# WRITTEN TASK
Only the lines from the one containing "# The raised" down to the one containing "if empty is" should be printed, exactly as they stand, ends included.

####################

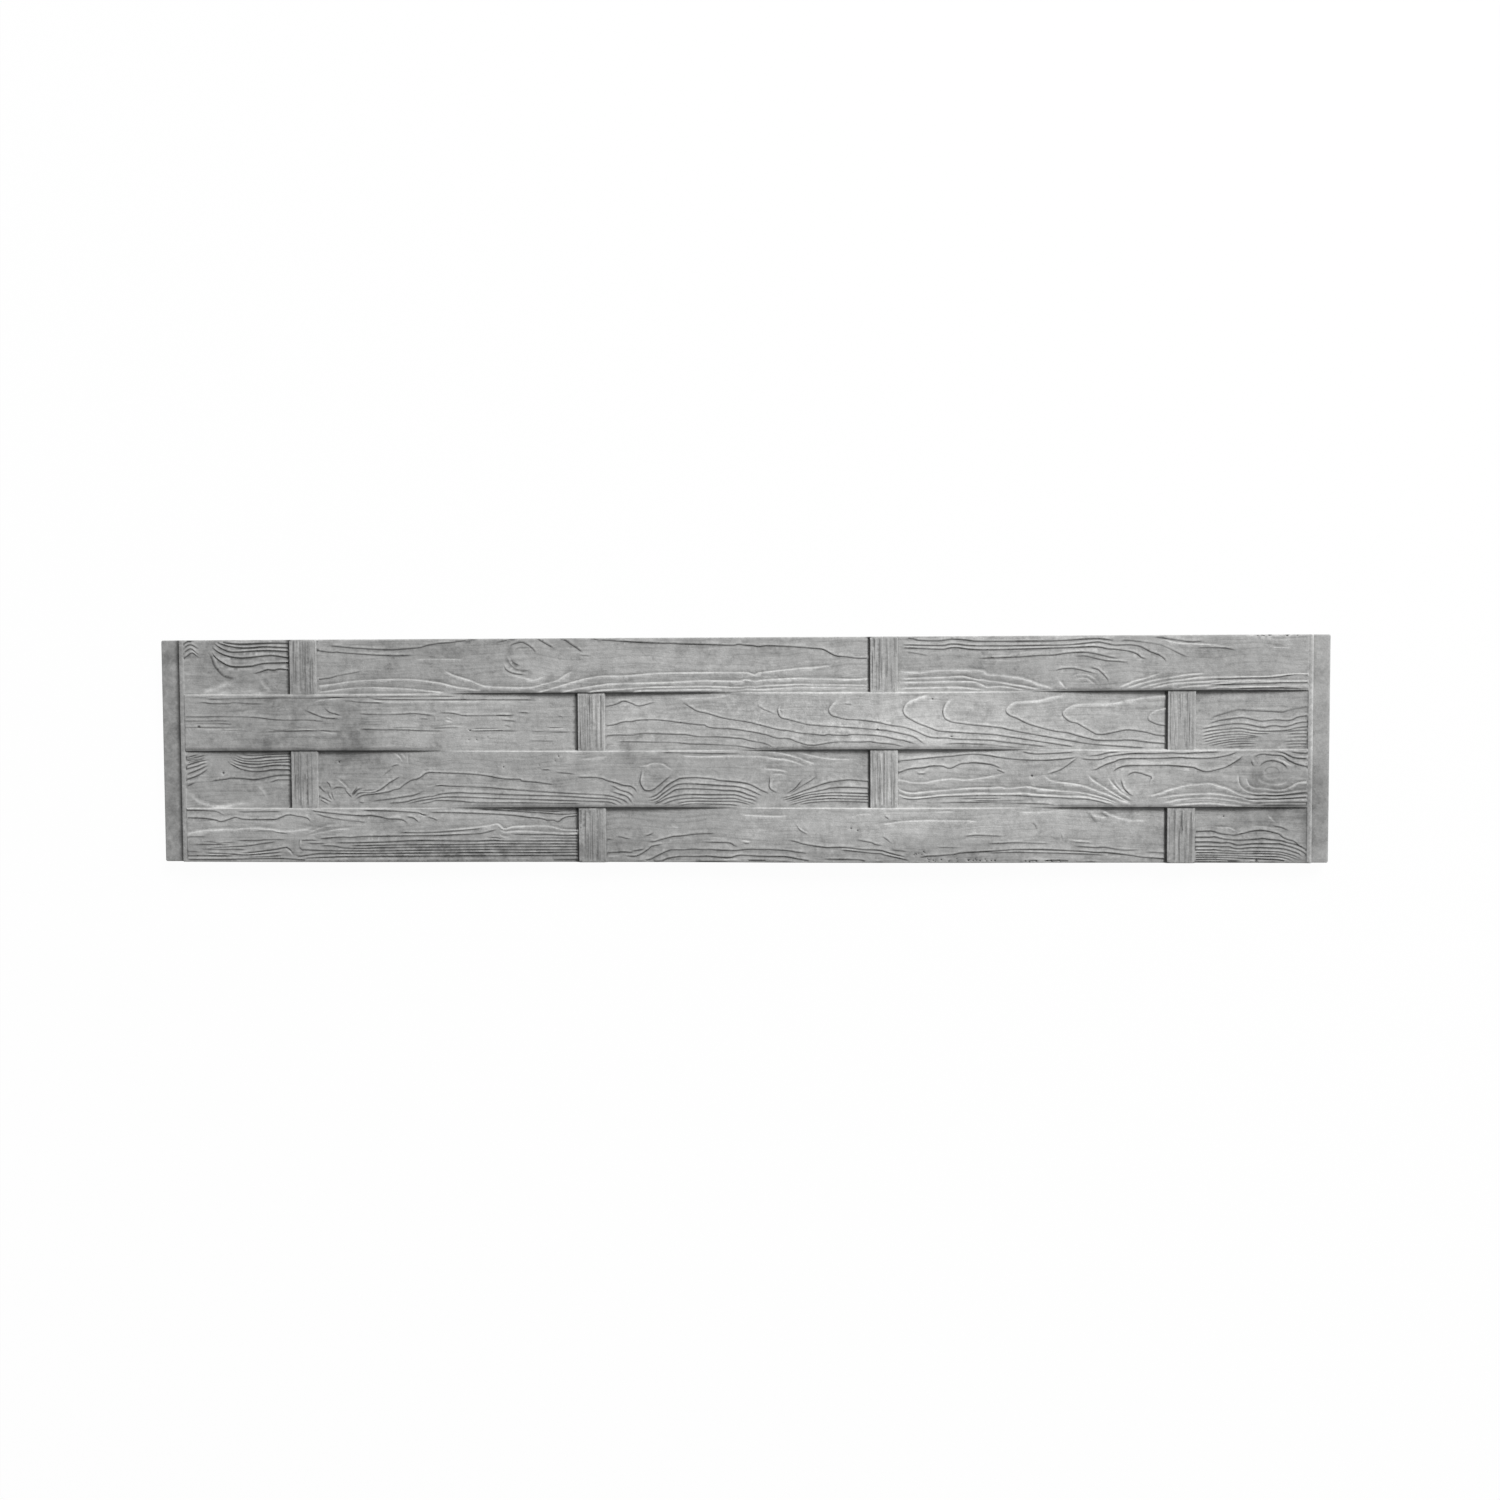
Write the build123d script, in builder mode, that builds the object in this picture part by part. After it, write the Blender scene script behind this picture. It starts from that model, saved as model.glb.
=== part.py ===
"""Precast concrete fence panel whose face is moulded as boards woven over and under upright battens.

Millimetres. The panel lies on its flat back with the relief up: X runs along the panel, Y from its
bottom edge to its top edge, Z out of the face. The origin is the middle of the back.
"""

import os
from math import ceil, radians, tan

from build123d import *

# The slab
panel_length = 2000.0
panel_height = 385.0
strip_thickness = 30.0
corner_radius = 3.0
strip_arris = 2.0

# The moulded field between the two plain end strips
end_strip_width = 30.0
border_width = 10.0
border_arris = 2.0
field_offset = 2.0
mould_draft = 15.0

# The woven boards
board_low_thickness = 34.5
weave_rise = 4.5
row_count = 4
board_height = 98.5
batten_pitch = 500.0
batten_width = 46.0
batten_proud = 2.5
batten_arris = 1.5
batten_seat = 3.0

# How far a cutting shape runs past the concrete that it cuts, and what the recesses skim off the crests
overrun = 10.0
skim = 1.0

lean = tan(radians(mould_draft))
mid_level = board_low_thickness + weave_rise
crest_level = mid_level + weave_rise
batten_level = mid_level + batten_proud
block_level = crest_level + skim
clear_level = crest_level + overrun
field_half = panel_length / 2 - end_strip_width
border_half = field_half - (mid_level - strip_thickness) * lean
boards_half = field_half - border_width
block_half = boards_half - (block_level - mid_level) * lean
spans_each_side = ceil((boards_half + overrun) / batten_pitch)


def span_sign(row, span):
    """+1 where the board of a row rides over the hidden batten of a span, -1 where it dips behind one."""
    return 1 if (row + span) % 2 else -1


def row_edges(row):
    """Lower and upper edge of a row of boards, row 0 at the top. The outer rows run off the panel."""
    top_line = board_height * (row_count / 2 - row)
    lower = top_line - board_height if row < row_count - 1 else -panel_height / 2 - overrun
    upper = top_line if row > 0 else panel_height / 2 + overrun
    return lower, upper


def row_battens(row):
    """Middle of each batten that shows in a row, where the whole batten fits on the boards."""
    middles = []
    for span in range(-spans_each_side, spans_each_side):
        middle = (span + 0.5) * batten_pitch
        fits = abs(middle) + batten_width / 2 + weave_rise * lean < boards_half
        if fits and span_sign(row, span) < 0:
            middles.append(field_offset + middle)
    return middles


def row_recess(row):
    """The hollow over one row of boards: the bent boards are its floor and the mould's draft its walls."""
    lower, upper = row_edges(row)
    foot = weave_rise * lean
    mouth = (clear_level - mid_level) * lean
    wave_end = spans_each_side * batten_pitch
    with BuildPart() as recess:
        with BuildSketch(Plane.XZ):
            with BuildLine():
                for span in range(-spans_each_side, spans_each_side):
                    start = field_offset + span * batten_pitch
                    level = mid_level + span_sign(row, span) * weave_rise
                    ThreePointArc(
                        (start, mid_level),
                        (start + batten_pitch / 2, level),
                        (start + batten_pitch, mid_level),
                    )
                Polyline(
                    (field_offset + wave_end, mid_level),
                    (field_offset + wave_end, clear_level),
                    (field_offset - wave_end, clear_level),
                    (field_offset - wave_end, mid_level),
                )
            make_face()
            with Locations((field_offset, 0)):
                Polygon(
                    (-boards_half + foot, board_low_thickness),
                    (boards_half - foot, board_low_thickness),
                    (boards_half + mouth, clear_level),
                    (-boards_half - mouth, clear_level),
                    align=None,
                    mode=Mode.INTERSECT,
                )
        extrude(amount=panel_height, both=True)
        with BuildSketch(Plane.YZ):
            Polygon(
                (lower + foot, board_low_thickness),
                (upper - foot, board_low_thickness),
                (upper + mouth, clear_level),
                (lower - mouth, clear_level),
                align=None,
            )
        extrude(amount=panel_length, both=True, mode=Mode.INTERSECT)
    return recess.part


def batten(row, middle):
    """A batten that shows in a row, seated a little way under the boards that ride over it above and below."""
    lower, upper = row_edges(row)
    lower = max(lower - batten_seat, -panel_height / 2)
    upper = min(upper + batten_seat, panel_height / 2)
    half = batten_width / 2
    foot = half + batten_level * lean
    with BuildPart() as strip:
        with BuildSketch(Plane.XZ.offset(-upper)):
            with Locations((middle, 0)):
                Polygon(
                    (-foot, 0),
                    (foot, 0),
                    (half, batten_level),
                    (-half, batten_level),
                    align=None,
                )
        extrude(amount=upper - lower)
        fillet(strip.edges().filter_by(Axis.Y).group_by(Axis.Z)[-1], batten_arris)
    return strip.part


recesses = [row_recess(row) for row in range(row_count)]
battens = [batten(row, middle) for row in range(row_count) for middle in row_battens(row)]

with BuildPart() as panel:
    # The slab, as thick as the end strips that slide into the posts
    with BuildSketch():
        RectangleRounded(panel_length, panel_height, corner_radius)
    extrude(amount=strip_thickness)
    fillet(panel.edges().group_by(Axis.Z)[-1], strip_arris)

    # The raised field in one stepped profile: end wall, border band, end wall of the boards
    with BuildSketch(Plane.XZ) as field_section:
        with Locations((field_offset, 0)):
            Polygon(
                (-field_half, 0),
                (field_half, 0),
                (field_half, strip_thickness),
                (border_half, mid_level),
                (boards_half, mid_level),
                (block_half, block_level),
                (-block_half, block_level),
                (-boards_half, mid_level),
                (-border_half, mid_level),
                (-field_half, strip_thickness),
                align=None,
            )
        border_corners = field_section.vertices().group_by(Axis.Y)[-2].sort_by(Axis.X)
        fillet([border_corners[0], border_corners[-1]], border_arris)
    extrude(amount=panel_height / 2, both=True)

    # The weave: each row's hollow is taken out, and its battens are left standing in it
    for recess in recesses:
        add(recess, mode=Mode.SUBTRACT)
    for strip in battens:
        add(strip)

panel.part.label = "panel"

os.makedirs("parts", exist_ok=True)
export_step(panel.part, "parts/panel.step")

print(f"volume {panel.part.volume / 1e6:.2f} litres, solids {len(panel.part.solids())}")
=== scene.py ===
"""A cast concrete fence panel whose face is moulded as boards woven over upright battens.

Metres, in the panel's own frame: it lies on its back, X runs along it, Y towards its upper edge and Z out of
the moulded face. The growth ledges of the moulded boards are listed in millimetres, as a ruler on the face
would read them: along the panel from its middle, and up from the lower edge of the row.
"""

import math
import random

import bmesh
import bpy
import numpy as np
from mathutils.geometry import delaunay_2d_cdt
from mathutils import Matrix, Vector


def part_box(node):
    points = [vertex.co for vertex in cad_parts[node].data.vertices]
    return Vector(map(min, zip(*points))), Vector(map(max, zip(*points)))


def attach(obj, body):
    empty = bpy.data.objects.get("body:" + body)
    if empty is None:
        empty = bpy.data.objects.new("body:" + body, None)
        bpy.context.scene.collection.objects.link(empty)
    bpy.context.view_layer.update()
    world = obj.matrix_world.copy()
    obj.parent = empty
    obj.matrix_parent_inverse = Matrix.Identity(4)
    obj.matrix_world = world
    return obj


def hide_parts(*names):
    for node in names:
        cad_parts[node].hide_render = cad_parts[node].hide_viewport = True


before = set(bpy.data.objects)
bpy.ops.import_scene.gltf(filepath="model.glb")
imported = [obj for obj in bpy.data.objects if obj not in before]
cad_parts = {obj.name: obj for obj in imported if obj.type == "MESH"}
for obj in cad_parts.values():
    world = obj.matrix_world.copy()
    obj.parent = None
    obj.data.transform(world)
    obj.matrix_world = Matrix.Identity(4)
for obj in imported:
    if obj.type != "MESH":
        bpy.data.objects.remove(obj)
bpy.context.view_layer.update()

MM = 0.001

# The casting
_, panel_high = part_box("panel")
HALF_LENGTH = panel_high.x
HALF_HEIGHT = panel_high.y
CREST_LEVEL = panel_high.z
STRIP_THICKNESS = 30 * MM
CORNER_RADIUS = 3 * MM
ARRIS_RADIUS = 1.4 * MM

# The moulded field and its weave
END_STRIP_WIDTH = 30 * MM
BORDER_WIDTH = 10 * MM
FIELD_OFFSET = 2 * MM
FIELD_HALF = HALF_LENGTH - END_STRIP_WIDTH
BOARDS_HALF = FIELD_HALF - BORDER_WIDTH
WEAVE_RISE = 4.5 * MM
MID_LEVEL = CREST_LEVEL - WEAVE_RISE
ROW_COUNT = 4
BOARD_HEIGHT = 98.5 * MM
BATTEN_PITCH = 500 * MM
BATTEN_HALF = 23 * MM
BATTEN_PROUD = 2.5 * MM
MOULD_DRAFT = 15
LEAN = math.tan(math.radians(MOULD_DRAFT))

# How round the weave's corners are, and how steeply a dipping board runs down from the border at its end
SOFT_CORNER = 2 * MM
END_SLOPE = 0.35

# The grain stands in the outer skin of the casting
SKIN = 0.8 * MM
DEEPEST = 3.4 * MM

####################

# CORRECT OUTPUT
    # The raised field in one stepped profile: end wall, border band, end wall of the boards
    with BuildSketch(Plane.XZ) as field_section:
        with Locations((field_offset, 0)):
            Polygon(
                (-field_half, 0),
                (field_half, 0),
                (field_half, strip_thickness),
                (border_half, mid_level),
                (boards_half, mid_level),
                (block_half, block_level),
                (-block_half, block_level),
                (-boards_half, mid_level),
                (-border_half, mid_level),
                (-field_half, strip_thickness),
                align=None,
            )
        border_corners = field_section.vertices().group_by(Axis.Y)[-2].sort_by(Axis.X)
        fillet([border_corners[0], border_corners[-1]], border_arris)
    extrude(amount=panel_height / 2, both=True)

    # The weave: each row's hollow is taken out, and its battens are left standing in it
    for recess in recesses:
        add(recess, mode=Mode.SUBTRACT)
    for strip in battens:
        add(strip)

panel.part.label = "panel"

os.makedirs("parts", exist_ok=True)
export_step(panel.part, "parts/panel.step")

print(f"volume {panel.part.volume / 1e6:.2f} litres, solids {len(panel.part.solids())}")
=== scene.py ===
"""A cast concrete fence panel whose face is moulded as boards woven over upright battens.

Metres, in the panel's own frame: it lies on its back, X runs along it, Y towards its upper edge and Z out of
the moulded face. The growth ledges of the moulded boards are listed in millimetres, as a ruler on the face
would read them: along the panel from its middle, and up from the lower edge of the row.
"""

import math
import random

import bmesh
import bpy
import numpy as np
from mathutils.geometry import delaunay_2d_cdt
from mathutils import Matrix, Vector


def part_box(node):
    points = [vertex.co for vertex in cad_parts[node].data.vertices]
    return Vector(map(min, zip(*points))), Vector(map(max, zip(*points)))


def attach(obj, body):
    empty = bpy.data.objects.get("body:" + body)
    if empty is None:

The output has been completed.